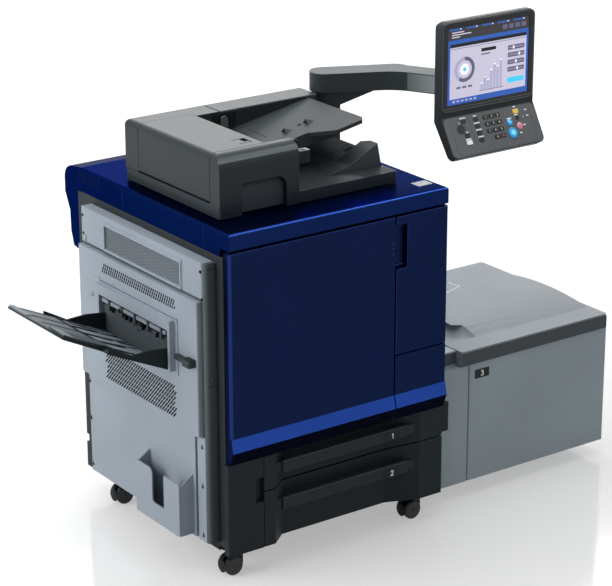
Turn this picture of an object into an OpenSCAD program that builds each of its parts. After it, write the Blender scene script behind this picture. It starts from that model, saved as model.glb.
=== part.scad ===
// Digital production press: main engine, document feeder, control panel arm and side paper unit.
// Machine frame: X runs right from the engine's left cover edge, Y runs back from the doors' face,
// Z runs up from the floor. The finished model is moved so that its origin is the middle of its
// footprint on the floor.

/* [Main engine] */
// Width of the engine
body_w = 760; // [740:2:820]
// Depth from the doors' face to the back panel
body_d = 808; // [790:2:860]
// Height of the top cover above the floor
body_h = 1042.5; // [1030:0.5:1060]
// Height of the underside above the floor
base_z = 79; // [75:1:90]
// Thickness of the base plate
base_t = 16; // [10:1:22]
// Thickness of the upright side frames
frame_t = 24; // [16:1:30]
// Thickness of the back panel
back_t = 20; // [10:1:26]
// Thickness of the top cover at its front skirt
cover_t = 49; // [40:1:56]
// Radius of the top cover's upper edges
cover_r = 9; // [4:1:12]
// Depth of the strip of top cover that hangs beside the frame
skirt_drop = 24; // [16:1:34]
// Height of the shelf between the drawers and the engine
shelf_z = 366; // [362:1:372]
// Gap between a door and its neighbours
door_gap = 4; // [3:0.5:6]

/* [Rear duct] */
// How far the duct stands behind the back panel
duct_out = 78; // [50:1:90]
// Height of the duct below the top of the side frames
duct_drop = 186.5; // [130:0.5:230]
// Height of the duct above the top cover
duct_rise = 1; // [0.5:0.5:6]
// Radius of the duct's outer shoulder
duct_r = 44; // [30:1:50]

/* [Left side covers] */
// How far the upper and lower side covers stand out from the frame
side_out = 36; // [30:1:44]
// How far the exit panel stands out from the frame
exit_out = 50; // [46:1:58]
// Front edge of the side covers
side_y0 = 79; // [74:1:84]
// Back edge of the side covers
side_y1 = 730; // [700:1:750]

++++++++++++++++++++

== EXERCISE DETAILS ==
Repeat the data precisely, line by line.

== RESPONSE TO THE EXERCISE ==
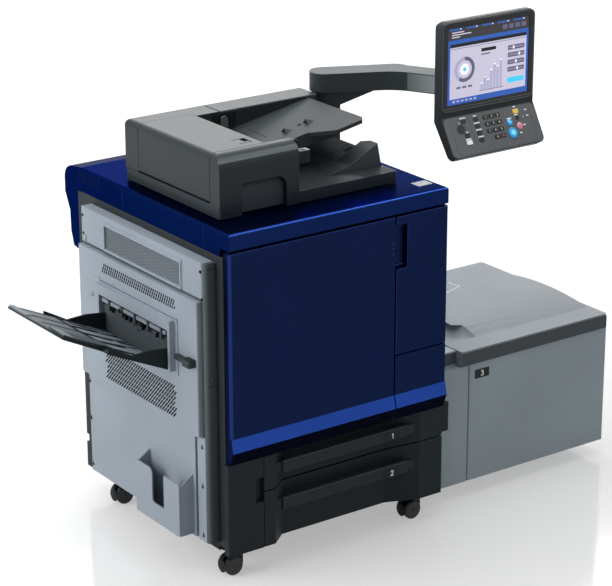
Turn this picture of an object into an OpenSCAD program that builds each of its parts. After it, write the Blender scene script behind this picture. It starts from that model, saved as model.glb.
=== part.scad ===
// Digital production press: main engine, document feeder, control panel arm and side paper unit.
// Machine frame: X runs right from the engine's left cover edge, Y runs back from the doors' face,
// Z runs up from the floor. The finished model is moved so that its origin is the middle of its
// footprint on the floor.

/* [Main engine] */
// Width of the engine
body_w = 760; // [740:2:820]
// Depth from the doors' face to the back panel
body_d = 808; // [790:2:860]
// Height of the top cover above the floor
body_h = 1042.5; // [1030:0.5:1060]
// Height of the underside above the floor
base_z = 79; // [75:1:90]
// Thickness of the base plate
base_t = 16; // [10:1:22]
// Thickness of the upright side frames
frame_t = 24; // [16:1:30]
// Thickness of the back panel
back_t = 20; // [10:1:26]
// Thickness of the top cover at its front skirt
cover_t = 49; // [40:1:56]
// Radius of the top cover's upper edges
cover_r = 9; // [4:1:12]
// Depth of the strip of top cover that hangs beside the frame
skirt_drop = 24; // [16:1:34]
// Height of the shelf between the drawers and the engine
shelf_z = 366; // [362:1:372]
// Gap between a door and its neighbours
door_gap = 4; // [3:0.5:6]

/* [Rear duct] */
// How far the duct stands behind the back panel
duct_out = 78; // [50:1:90]
// Height of the duct below the top of the side frames
duct_drop = 186.5; // [130:0.5:230]
// Height of the duct above the top cover
duct_rise = 1; // [0.5:0.5:6]
// Radius of the duct's outer shoulder
duct_r = 44; // [30:1:50]

/* [Left side covers] */
// How far the upper and lower side covers stand out from the frame
side_out = 36; // [30:1:44]
// How far the exit panel stands out from the frame
exit_out = 50; // [46:1:58]
// Front edge of the side covers
side_y0 = 79; // [74:1:84]
// Back edge of the side covers
side_y1 = 730; // [700:1:750]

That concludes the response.